Realitas Politik, Stabilitas, dan Jalan Menuju 2029

Realitas Politik, Stabilitas, dan Jalan Menuju 2029
Realitas Politik, Stabilitas, dan Jalan Menuju 2029

Oleh: Hasyim Arsal Alhabsi

 

Di tengah riuh gagasan pemakzulan dan kekecewaan politik, kita mesti menarik nafas panjang dan melihat kenyataan sebagaimana adanya, bukan sebagaimana yang kita harapkan. Kehadiran Gibran Rakabuming Raka sebagai wakil presiden terpilih, betapapun kontroversial jalannya, kini merupakan bagian dari realitas politik nasional yang harus kita hadapi dengan kepala dingin dan akal sehat.

 

Saya tidak sepenuhnya sejalan dengan gagasan yang menuduh Prabowo Subianto semata-mata bersalah karena memilih Gibran. Di satu sisi, saya pun mengakui bahwa keputusan itu mengandung perhitungan politik yang tegas, bahkan mungkin tajam dan menabrak batas-batas etika konstitusional. Namun di sisi lain, siapa pun yang jujur membaca dinamika pemilu 2024 pasti menyadari: Gibran adalah salah satu kunci kemenangan. Ia bukan sekadar penumpang, melainkan pion strategis dalam bidak kekuasaan yang dimainkan dengan lihai.

 

Gagasan memakzulkan Gibran hari ini, setelah proses demokrasi berjalan dan hasilnya diterima secara hukum, seakan mengabaikan momentum dua tahun lalu—saat akrobat hukum yang membuka jalan bagi Gibran masih berupa wacana. Saat itulah mestinya protes digelorakan, bukan sekarang ketika keputusan sudah final dan rakyat telah memilih.

 

Lebih jauh, mereka yang menyerukan pemakzulan sering mengusung gagasan kembali ke UUD 1945 yang asli.

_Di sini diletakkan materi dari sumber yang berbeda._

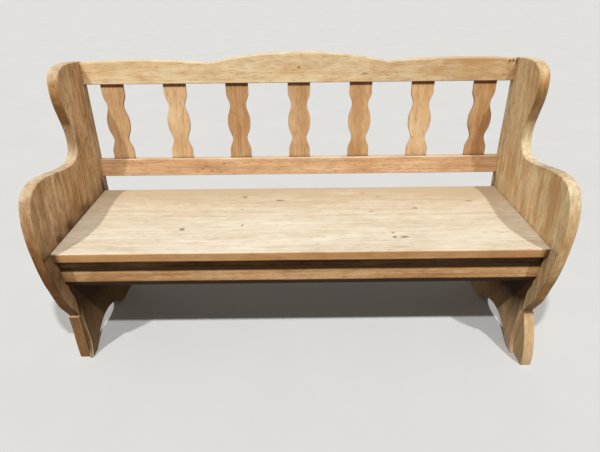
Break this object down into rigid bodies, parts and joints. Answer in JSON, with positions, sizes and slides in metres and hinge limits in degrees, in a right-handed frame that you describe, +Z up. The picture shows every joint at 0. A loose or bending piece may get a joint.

Namun mari kita jujur: wacana ini bukan sekadar romantisme konstitusional, tapi proposal perubahan sistemik yang akan memicu turbulensi politik luar biasa. Memilih presiden kembali oleh MPR, membubarkan Mahkamah Konstitusi, dan merevisi banyak undang-undang adalah pekerjaan berat yang belum tentu menghasilkan stabilitas.

 

Politik bukan soal benar atau salah semata. Politik adalah seni memilih dari pilihan-pilihan yang ada, dan kadang, dari yang sama-sama tidak ideal. Kini Prabowo punya tugas besar: menjaga keseimbangan antara kekuasaan dan stabilitas, antara loyalitas terhadap Jokowi dan pembentukan wajah pemerintahannya sendiri. Dalam posisi seperti ini, merangkul oposisi dan menjaga harmonisasi menjadi pilihan strategis, bukan kelemahan.

 

Kita semua tahu bahwa "matahari kembar" kekuasaan itu tidak sehat bagi demokrasi. Tapi ia sudah lahir dari rahim kompromi politik yang disetujui—secara diam atau terang—oleh sebagian besar elite. Tapi ini pun belum tentu kebenaran, masih dalam ranah sangka dan prasangka. Dalam demokrasi, kita menanggung akibat dari keputusan bersama, dan satu-satunya jalan untuk memperbaikinya bukanlah dengan menghancurkan hasilnya, tetapi dengan membangun dari dalam: mengawal, mengkritisi, dan bersiap sejak dini menyongsong 2029.

 

Daripada menari dalam bayang-bayang kemarahan, lebih baik kita siapkan panggung baru. Bekerja, berbenah, memperbaiki sistem, dan menanam harapan dengan lebih rasional. Demokrasi tak berhenti di satu kontestasi. Ia adalah arus panjang, dan 2029 adalah sungai besar yang sudah menanti perahu-perahu yang lebih tangguh, lebih cerdas, dan lebih bersih.

 

Saatnya meninggalkan kegaduhan yang melelahkan, dan melangkah dengan akal, bukan hanya perasaan. Karena membangun bangsa ini bukan soal siapa yang salah, tapi siapa yang siap.